● **AIM OF THE TASK**
In the listing below, find the line containing "finish(piece, material)" and the line containing "before = set(bpy.data.objects)". Repeat exactly those two lines and every line between them, nothing more.

§

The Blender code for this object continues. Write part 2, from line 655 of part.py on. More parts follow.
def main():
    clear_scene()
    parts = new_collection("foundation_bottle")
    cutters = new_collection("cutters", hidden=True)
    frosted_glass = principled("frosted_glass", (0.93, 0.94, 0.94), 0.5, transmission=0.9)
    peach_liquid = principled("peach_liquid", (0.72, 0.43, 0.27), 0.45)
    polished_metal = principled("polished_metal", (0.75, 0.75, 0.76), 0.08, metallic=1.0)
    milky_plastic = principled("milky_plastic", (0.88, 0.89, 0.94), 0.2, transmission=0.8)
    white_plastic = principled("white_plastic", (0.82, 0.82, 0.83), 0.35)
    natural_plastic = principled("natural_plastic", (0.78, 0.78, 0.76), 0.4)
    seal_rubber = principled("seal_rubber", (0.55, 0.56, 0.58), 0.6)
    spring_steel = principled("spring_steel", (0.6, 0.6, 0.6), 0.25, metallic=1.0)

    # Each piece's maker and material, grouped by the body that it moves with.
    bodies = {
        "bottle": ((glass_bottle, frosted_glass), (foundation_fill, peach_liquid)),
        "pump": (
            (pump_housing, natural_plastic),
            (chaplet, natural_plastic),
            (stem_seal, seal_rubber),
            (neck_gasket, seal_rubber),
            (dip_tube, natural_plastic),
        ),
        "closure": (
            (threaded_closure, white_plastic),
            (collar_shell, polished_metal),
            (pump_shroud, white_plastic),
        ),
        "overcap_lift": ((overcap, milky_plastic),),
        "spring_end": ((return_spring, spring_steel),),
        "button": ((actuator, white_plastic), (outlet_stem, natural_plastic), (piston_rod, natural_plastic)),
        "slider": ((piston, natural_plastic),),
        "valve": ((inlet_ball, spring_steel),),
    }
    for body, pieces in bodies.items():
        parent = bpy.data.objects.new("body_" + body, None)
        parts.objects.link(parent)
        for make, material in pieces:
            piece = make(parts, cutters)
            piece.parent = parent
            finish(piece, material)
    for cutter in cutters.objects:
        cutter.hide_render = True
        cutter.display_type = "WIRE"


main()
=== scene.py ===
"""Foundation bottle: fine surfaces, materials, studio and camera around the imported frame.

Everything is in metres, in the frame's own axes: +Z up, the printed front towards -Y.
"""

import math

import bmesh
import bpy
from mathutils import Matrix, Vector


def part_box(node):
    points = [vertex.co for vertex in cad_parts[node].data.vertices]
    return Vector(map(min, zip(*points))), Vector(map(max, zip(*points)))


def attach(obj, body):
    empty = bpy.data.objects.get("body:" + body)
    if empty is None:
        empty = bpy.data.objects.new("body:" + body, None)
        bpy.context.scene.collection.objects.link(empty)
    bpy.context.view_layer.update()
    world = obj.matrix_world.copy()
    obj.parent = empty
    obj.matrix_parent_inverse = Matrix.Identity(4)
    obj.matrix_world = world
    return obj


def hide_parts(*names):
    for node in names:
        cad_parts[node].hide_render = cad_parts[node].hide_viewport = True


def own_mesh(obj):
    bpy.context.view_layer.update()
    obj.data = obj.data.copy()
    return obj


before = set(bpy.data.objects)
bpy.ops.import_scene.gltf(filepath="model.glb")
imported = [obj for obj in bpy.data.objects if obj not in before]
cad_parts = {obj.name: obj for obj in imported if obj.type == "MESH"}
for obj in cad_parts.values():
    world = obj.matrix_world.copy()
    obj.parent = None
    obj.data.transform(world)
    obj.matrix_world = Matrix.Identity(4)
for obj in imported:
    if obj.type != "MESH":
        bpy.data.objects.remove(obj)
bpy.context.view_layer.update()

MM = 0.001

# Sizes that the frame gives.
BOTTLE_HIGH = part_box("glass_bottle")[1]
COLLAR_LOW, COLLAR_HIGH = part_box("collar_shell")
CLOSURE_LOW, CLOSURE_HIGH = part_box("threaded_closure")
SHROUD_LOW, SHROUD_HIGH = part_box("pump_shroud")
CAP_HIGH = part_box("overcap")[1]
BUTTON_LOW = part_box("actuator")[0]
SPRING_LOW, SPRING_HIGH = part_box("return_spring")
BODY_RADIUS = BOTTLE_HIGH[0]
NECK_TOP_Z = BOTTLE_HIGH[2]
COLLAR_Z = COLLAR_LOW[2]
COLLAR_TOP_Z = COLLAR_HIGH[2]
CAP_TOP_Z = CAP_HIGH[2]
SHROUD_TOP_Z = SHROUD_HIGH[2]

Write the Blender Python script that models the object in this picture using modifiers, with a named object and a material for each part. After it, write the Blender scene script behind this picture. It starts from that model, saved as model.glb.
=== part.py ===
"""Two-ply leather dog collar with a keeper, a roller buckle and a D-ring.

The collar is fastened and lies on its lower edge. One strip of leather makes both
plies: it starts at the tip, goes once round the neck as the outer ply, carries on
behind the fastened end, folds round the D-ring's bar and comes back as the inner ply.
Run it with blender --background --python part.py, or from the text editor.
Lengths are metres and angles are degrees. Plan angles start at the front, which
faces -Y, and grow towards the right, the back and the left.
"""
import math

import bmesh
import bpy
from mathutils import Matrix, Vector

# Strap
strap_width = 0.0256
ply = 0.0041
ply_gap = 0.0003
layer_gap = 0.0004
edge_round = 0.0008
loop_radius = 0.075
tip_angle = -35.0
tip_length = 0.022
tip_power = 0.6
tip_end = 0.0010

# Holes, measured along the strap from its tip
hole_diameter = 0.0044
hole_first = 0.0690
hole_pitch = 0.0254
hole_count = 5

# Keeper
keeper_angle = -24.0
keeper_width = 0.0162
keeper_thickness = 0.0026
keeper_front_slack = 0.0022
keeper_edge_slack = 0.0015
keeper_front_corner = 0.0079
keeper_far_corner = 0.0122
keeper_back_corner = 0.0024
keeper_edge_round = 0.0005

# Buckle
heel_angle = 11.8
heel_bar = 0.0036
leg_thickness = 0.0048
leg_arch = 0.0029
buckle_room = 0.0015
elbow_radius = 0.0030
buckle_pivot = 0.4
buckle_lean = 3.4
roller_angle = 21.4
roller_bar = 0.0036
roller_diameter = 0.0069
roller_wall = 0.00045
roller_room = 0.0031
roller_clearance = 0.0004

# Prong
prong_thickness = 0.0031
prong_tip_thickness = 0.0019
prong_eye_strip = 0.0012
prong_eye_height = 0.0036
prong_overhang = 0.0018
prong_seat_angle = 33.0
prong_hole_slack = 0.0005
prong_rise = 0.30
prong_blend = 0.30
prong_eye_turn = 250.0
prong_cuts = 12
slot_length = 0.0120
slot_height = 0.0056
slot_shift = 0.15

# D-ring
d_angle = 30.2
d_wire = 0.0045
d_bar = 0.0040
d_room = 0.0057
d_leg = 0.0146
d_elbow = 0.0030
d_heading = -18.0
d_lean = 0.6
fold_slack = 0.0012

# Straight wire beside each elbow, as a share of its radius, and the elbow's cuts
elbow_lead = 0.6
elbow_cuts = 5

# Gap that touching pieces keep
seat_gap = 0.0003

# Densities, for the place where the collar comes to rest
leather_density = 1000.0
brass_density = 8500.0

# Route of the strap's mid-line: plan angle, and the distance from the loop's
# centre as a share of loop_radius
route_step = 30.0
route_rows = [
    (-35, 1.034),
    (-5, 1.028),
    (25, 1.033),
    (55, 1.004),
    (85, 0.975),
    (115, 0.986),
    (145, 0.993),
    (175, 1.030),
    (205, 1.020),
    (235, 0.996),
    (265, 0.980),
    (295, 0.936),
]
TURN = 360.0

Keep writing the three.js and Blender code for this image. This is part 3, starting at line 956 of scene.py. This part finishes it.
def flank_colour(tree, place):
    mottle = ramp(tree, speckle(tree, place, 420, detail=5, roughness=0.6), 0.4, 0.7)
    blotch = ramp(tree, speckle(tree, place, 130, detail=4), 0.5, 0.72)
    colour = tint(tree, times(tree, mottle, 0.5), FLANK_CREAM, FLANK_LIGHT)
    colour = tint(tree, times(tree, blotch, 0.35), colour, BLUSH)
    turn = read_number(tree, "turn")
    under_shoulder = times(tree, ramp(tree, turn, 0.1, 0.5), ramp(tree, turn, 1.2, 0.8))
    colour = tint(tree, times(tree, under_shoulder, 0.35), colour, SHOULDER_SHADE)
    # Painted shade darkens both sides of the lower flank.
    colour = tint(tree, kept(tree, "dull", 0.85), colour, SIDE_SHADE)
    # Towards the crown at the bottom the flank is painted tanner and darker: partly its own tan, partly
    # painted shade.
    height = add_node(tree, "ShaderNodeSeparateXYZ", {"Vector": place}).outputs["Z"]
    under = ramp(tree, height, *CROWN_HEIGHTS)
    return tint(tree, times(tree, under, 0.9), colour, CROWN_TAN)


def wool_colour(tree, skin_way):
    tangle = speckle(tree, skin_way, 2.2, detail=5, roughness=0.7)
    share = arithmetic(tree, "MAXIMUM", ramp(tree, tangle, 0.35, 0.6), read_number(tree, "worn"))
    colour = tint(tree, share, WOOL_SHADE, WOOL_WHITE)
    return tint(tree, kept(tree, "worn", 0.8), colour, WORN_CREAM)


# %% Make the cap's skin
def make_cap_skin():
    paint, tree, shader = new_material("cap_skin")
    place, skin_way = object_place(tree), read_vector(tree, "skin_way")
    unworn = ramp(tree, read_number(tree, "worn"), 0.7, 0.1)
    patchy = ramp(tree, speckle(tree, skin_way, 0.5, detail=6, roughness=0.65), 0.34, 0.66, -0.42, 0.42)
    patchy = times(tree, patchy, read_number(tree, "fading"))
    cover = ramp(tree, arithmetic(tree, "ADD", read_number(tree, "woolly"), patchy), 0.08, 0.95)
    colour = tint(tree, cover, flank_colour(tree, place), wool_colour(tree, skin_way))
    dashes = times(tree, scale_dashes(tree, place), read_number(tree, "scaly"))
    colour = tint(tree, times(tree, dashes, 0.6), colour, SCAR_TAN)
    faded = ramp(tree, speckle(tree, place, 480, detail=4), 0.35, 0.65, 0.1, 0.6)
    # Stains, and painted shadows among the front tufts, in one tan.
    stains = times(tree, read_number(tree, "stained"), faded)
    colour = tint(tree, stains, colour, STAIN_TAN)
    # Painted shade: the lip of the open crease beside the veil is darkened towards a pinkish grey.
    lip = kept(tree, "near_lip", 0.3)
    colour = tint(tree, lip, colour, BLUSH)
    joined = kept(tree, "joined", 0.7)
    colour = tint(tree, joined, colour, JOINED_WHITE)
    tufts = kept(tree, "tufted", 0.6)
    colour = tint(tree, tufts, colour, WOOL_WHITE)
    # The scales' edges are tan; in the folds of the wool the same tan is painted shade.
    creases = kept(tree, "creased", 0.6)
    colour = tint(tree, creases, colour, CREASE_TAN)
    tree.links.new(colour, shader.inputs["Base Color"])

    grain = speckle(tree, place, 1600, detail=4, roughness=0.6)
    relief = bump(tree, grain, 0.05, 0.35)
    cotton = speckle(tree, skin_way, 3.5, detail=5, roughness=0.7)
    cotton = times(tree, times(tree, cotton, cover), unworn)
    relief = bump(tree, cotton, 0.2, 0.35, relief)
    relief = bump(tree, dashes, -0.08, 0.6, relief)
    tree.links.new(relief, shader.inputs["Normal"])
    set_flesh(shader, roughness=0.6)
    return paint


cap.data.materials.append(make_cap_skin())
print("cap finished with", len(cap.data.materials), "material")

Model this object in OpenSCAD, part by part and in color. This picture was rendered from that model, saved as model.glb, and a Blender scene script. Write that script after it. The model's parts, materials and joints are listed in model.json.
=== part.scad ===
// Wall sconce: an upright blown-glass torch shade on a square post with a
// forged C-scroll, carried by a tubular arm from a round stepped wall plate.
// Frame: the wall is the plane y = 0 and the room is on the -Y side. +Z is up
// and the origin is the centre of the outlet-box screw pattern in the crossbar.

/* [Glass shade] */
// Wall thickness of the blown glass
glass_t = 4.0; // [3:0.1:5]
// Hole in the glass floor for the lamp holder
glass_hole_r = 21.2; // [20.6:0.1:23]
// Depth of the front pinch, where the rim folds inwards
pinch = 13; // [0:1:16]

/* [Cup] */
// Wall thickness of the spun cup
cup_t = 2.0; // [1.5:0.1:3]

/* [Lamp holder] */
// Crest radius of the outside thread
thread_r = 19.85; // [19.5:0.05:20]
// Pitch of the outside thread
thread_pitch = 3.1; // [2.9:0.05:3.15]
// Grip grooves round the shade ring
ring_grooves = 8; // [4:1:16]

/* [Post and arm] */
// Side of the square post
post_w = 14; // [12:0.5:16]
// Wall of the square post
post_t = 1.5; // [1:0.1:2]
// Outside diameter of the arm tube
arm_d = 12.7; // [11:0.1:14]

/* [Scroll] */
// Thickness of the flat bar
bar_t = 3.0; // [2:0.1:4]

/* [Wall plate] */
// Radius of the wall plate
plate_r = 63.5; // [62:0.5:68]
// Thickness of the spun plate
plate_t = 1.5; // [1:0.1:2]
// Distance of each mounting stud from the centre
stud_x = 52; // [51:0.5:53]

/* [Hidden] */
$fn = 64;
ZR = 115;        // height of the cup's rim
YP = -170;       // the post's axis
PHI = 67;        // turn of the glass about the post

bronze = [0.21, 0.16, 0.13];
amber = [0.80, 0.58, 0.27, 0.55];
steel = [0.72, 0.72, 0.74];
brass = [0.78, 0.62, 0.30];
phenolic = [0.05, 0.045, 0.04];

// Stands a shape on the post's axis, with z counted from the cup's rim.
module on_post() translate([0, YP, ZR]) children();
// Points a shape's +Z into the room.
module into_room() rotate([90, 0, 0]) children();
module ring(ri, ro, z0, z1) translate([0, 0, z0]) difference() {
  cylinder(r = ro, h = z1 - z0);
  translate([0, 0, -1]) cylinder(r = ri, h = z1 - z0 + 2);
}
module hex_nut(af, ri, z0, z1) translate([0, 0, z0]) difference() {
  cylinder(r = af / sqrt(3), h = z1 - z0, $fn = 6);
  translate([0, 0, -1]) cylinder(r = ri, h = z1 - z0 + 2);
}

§

● **SOLUTION**
            finish(piece, material)
    for cutter in cutters.objects:
        cutter.hide_render = True
        cutter.display_type = "WIRE"


main()
=== scene.py ===
"""Foundation bottle: fine surfaces, materials, studio and camera around the imported frame.

Everything is in metres, in the frame's own axes: +Z up, the printed front towards -Y.
"""

import math

import bmesh
import bpy
from mathutils import Matrix, Vector


def part_box(node):
    points = [vertex.co for vertex in cad_parts[node].data.vertices]
    return Vector(map(min, zip(*points))), Vector(map(max, zip(*points)))


def attach(obj, body):
    empty = bpy.data.objects.get("body:" + body)
    if empty is None:
        empty = bpy.data.objects.new("body:" + body, None)
        bpy.context.scene.collection.objects.link(empty)
    bpy.context.view_layer.update()
    world = obj.matrix_world.copy()
    obj.parent = empty
    obj.matrix_parent_inverse = Matrix.Identity(4)
    obj.matrix_world = world
    return obj


def hide_parts(*names):
    for node in names:
        cad_parts[node].hide_render = cad_parts[node].hide_viewport = True


def own_mesh(obj):
    bpy.context.view_layer.update()
    obj.data = obj.data.copy()
    return obj


before = set(bpy.data.objects)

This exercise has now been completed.